Não me chamo Sócrates, não cumpri integralmente a Torá como Cristo, tampouco me refugiei na torre de Montaigne para escrever ensaios que atravessariam os séculos. Falta-me o brilho trágico dos mártires e o verniz imortal dos clássicos. Tenho, no lugar disso, uma agenda apertada, um celular que vibra mais do que deveria, e algumas noites mal dormidas em nome da coerência.

Sou apenas um homem comum com sede de sentido, que escreve entre um café e uma reunião, entre um silêncio e um olhar dos filhos que me recorda — com a força silenciosa das coisas simples — aquilo que realmente importa.

Talvez meu quase anonimato digital seja, afinal, uma bênção disfarçada. Um tipo raro de invisibilidade que protege. Um manto modesto que me permite filosofar sem escolta, pensar sem plateia, caminhar sem hashtags. Quem sabe esse lugar à margem — que não é exílio, mas escolha — me permita viver como vivem as raízes: sem serem vistas, mas sustentando.

E, quem sabe, essa voz filosófica, ainda que teimosa e muitas vezes inoportuna, possa coexistir com uma vida serena — cercada de afetos reais, plantas por regar, filhos por escutar e livros por terminar.

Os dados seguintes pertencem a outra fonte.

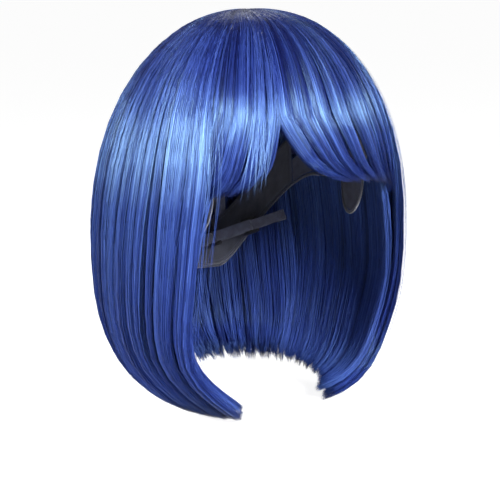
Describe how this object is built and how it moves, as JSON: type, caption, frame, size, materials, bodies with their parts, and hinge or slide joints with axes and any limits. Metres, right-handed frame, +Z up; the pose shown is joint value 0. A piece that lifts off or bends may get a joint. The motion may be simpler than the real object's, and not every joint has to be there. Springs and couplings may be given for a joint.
{
  "type": "wig",
  "caption": "Blue synthetic bob wig with a swept fringe and turned-in ends, on a wefted net cap with ear tabs and sliding elastic strap adjusters at the nape.",
  "frame": {"origin": "The middle of the wearer's head at its widest level, just above the ears. It is the head_seat mount.", "axes": "+Z up through the crown, -Y towards the wearer's face, +X towards the wearer's left ear."},
  "size_m": [0.2258, 0.2306, 0.285],
  "materials": {
    "hair": "glossy synthetic fibre in long smooth strands",
    "under_hair": "synthetic fibre, shaded inner layers",
    "skin": "matte flexible skin-coloured film",
    "net": "fine stretch net",
    "velvet": "short velvet pile",
    "band": "woven stretch cloth",
    "stay": "satin flat strip",
    "ribbon": "ribbed woven elastic",
    "weft": "machine-sewn weft header",
    "adjuster": "moulded smooth plastic",
    "label": "blank satin"
  },
  "bodies": {
    "wig": {"skin_top": "skin", "crown_net": "net", "front_band": "band", "front_lining": "velvet", "side_band_left": "band", "side_band_right": "band", "nape_band": "band", "nape_lining": "velvet", "edge_binding": "velvet", "ear_tab_left": "band", "ear_tab_right": "band", "ear_stay_left": "stay", "ear_stay_right": "stay", "ribbon_back": "ribbon", "ribbon_back_left": "ribbon", "ribbon_back_right": "ribbon", "ribbon_side_left": "ribbon", "ribbon_side_right": "ribbon", "ribbon_ear_left": "ribbon", "ribbon_ear_right": "ribbon", "weft_1": "weft", "weft_2": "weft", "weft_3": "weft", "weft_4": "weft", "weft_5": "weft", "weft_6": "weft", "weft_7": "weft", "weft_8": "weft", "weft_9": "weft", "fringe_weft_upper": "weft", "fringe_weft_lower": "weft", "care_label": "label", "strap_left": "ribbon", "strap_right": "ribbon", "strap_return_left": "ribbon", "strap_return_right": "ribbon", "strap_anchor_left": "ribbon", "strap_anchor_right": "ribbon", "ring_left": "adjuster", "ring_right": "adjuster", "ring_tab_left": "ribbon", "ring_tab_right": "ribbon", "crown_hair": "hair", "fringe_left": "hair", "fringe_right": "hair", "top_hair_side_left": "hair", "top_hair_side_right": "hair", "top_hair_back_left": "hair", "top_hair_back_right": "hair", "weft_hair_side_left": "under_hair", "weft_hair_side_right": "under_hair", "weft_hair_back_upper": "under_hair", "weft_hair_back_lower": "under_hair", "nape_hair": "under_hair"},
    "adjuster_left": {"slider_left": "adjuster"},
    "adjuster_right": {"slider_right": "adjuster"}
  },
  "joints": [
    {"name": "adjust_left", "type": "slide", "parent": "wig", "child": "adjuster_left", "axis": [-0.7051, 0.6347, -0.3162], "range_m": [-0.012, 0.015], "deforming": ["strap_return_left"]},
    {"name": "adjust_right", "type": "slide", "parent": "wig", "child": "adjuster_right", "axis": [0.7051, 0.6347, -0.3162], "range_m": [-0.012, 0.015], "deforming": ["strap_return_right"]}
  ]
}
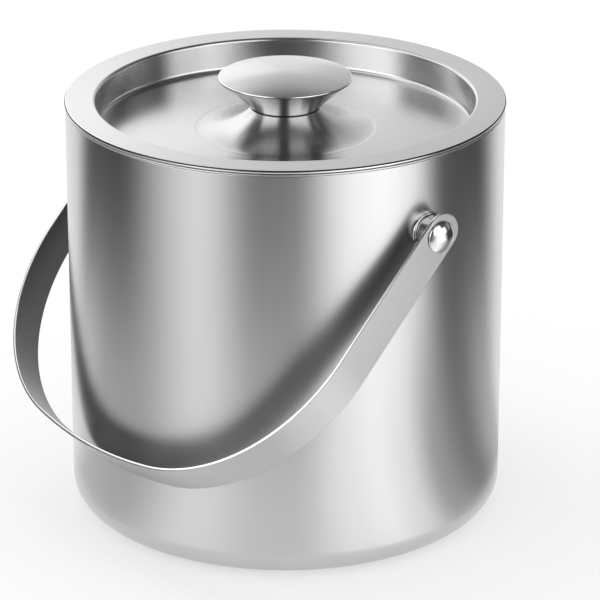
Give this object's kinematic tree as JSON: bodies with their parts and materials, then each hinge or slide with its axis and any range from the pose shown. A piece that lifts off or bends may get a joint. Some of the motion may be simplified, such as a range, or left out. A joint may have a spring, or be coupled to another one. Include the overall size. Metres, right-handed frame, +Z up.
{
  "type": "ice bucket",
  "caption": "Double-walled round steel ice bucket with a recessed lift-off lid, a flared knob and a swinging strap handle.",
  "frame": {"origin": "centre of the base's underside, on the surface the bucket stands on", "axes": "+Z up the bucket's axis, +X along the handle's pivot axis, the handle hangs down towards -Y"},
  "size_m": [0.2038, 0.193, 0.1875],
  "materials": {
    "wall_steel": "brushed around the wall",
    "base_steel": "satin",
    "liner_steel": "satin",
    "lid_steel": "brushed in circles",
    "knob_steel": "brushed in circles",
    "strap_steel": "brushed along the strap",
    "polished_steel": "mirror polished",
    "fastener_steel": "plain machined"
  },
  "bodies": {
    "bucket": {"outer_shell": "wall_steel", "base_plate": "base_steel", "inner_liner": "liner_steel", "pivot_seat_right": "polished_steel", "pivot_spacer_right": "polished_steel", "pivot_stud_right": "polished_steel", "backing_washer_right": "fastener_steel", "lock_nut_right": "fastener_steel", "pivot_seat_left": "polished_steel", "pivot_spacer_left": "polished_steel", "pivot_stud_left": "polished_steel", "backing_washer_left": "fastener_steel", "lock_nut_left": "fastener_steel"},
    "handle": {"bail_strap": "strap_steel"},
    "lid": {"lid_pan": "lid_steel", "knob_body": "knob_steel", "knob_cap": "knob_steel", "knob_bush": "fastener_steel", "knob_screw": "fastener_steel", "knob_washer": "fastener_steel"}
  },
  "joints": [
    {"name": "handle_swing", "type": "hinge", "parent": "bucket", "child": "handle", "pos_m": [0, 0, 0.1434], "axis": [-1, 0, 0], "range_deg": [0, 272.3]},
    {"name": "lid_lift", "type": "slide", "parent": "bucket", "child": "lid", "axis": [0, 0, 1], "range_m": [0, 0.09]}
  ]
}
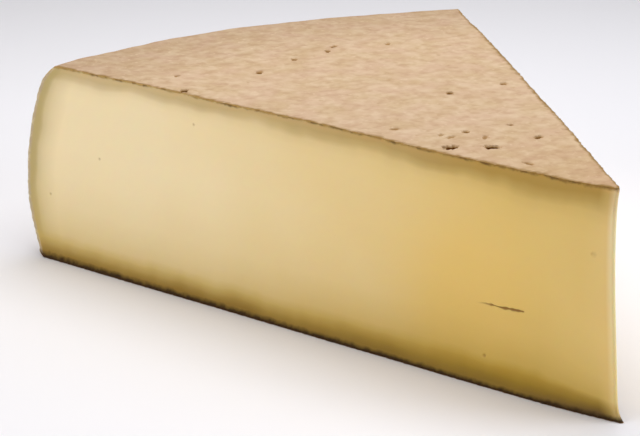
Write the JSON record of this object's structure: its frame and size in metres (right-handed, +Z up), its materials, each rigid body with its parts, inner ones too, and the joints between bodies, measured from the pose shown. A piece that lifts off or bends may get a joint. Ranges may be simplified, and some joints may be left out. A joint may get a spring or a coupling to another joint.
{
  "type": "comte cheese wedge",
  "caption": "Wedge of hard pressed cheese cut from a wheel: flat top and base, brown rind, bulging heel, two cut faces, stands on its flat side.",
  "frame": {"origin": "on the ground, in the middle of the footprint's bounding box", "axes": "+Y from the thin nose along the wedge's middle line to the heel, +Z up, +X to the right seen from the nose"},
  "size_m": [0.2478, 0.3442, 0.1012],
  "materials": {
    "paste": "satin pale yellow cheese paste on the cuts, dry brown rind on top, underside and heel"
  },
  "bodies": {
    "root": {"comte_wedge": "paste"}
  },
  "joints": []
}
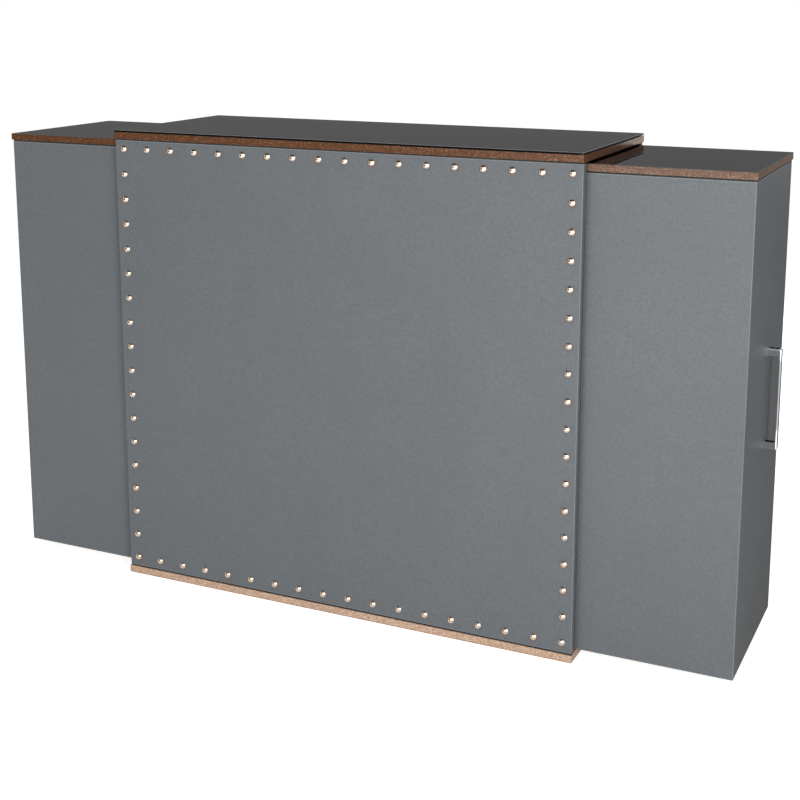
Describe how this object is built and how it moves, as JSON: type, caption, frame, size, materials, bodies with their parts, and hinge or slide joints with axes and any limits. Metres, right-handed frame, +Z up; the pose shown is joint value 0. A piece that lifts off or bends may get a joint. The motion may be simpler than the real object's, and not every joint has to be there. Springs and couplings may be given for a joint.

Uma vida onde a verdade não precise de púlpitos, onde a coerência dispense aplausos, e onde o silêncio, às vezes, diga mais do que os manifestos.

E se, ao fim de tudo, não houver nem aplausos nem acusações públicas, que ao

menos me reste a consciência tranquila de quem ousou pensar — e sobreviveu para contar.

*Jorge Pinho é advogado, procurador do Estado aposentado, ex-Procurador-Geral do Estado do Amazonas e membro da Academia de Ciências e Letras Jurídicas do Estado do Amazonas - ACLAJ.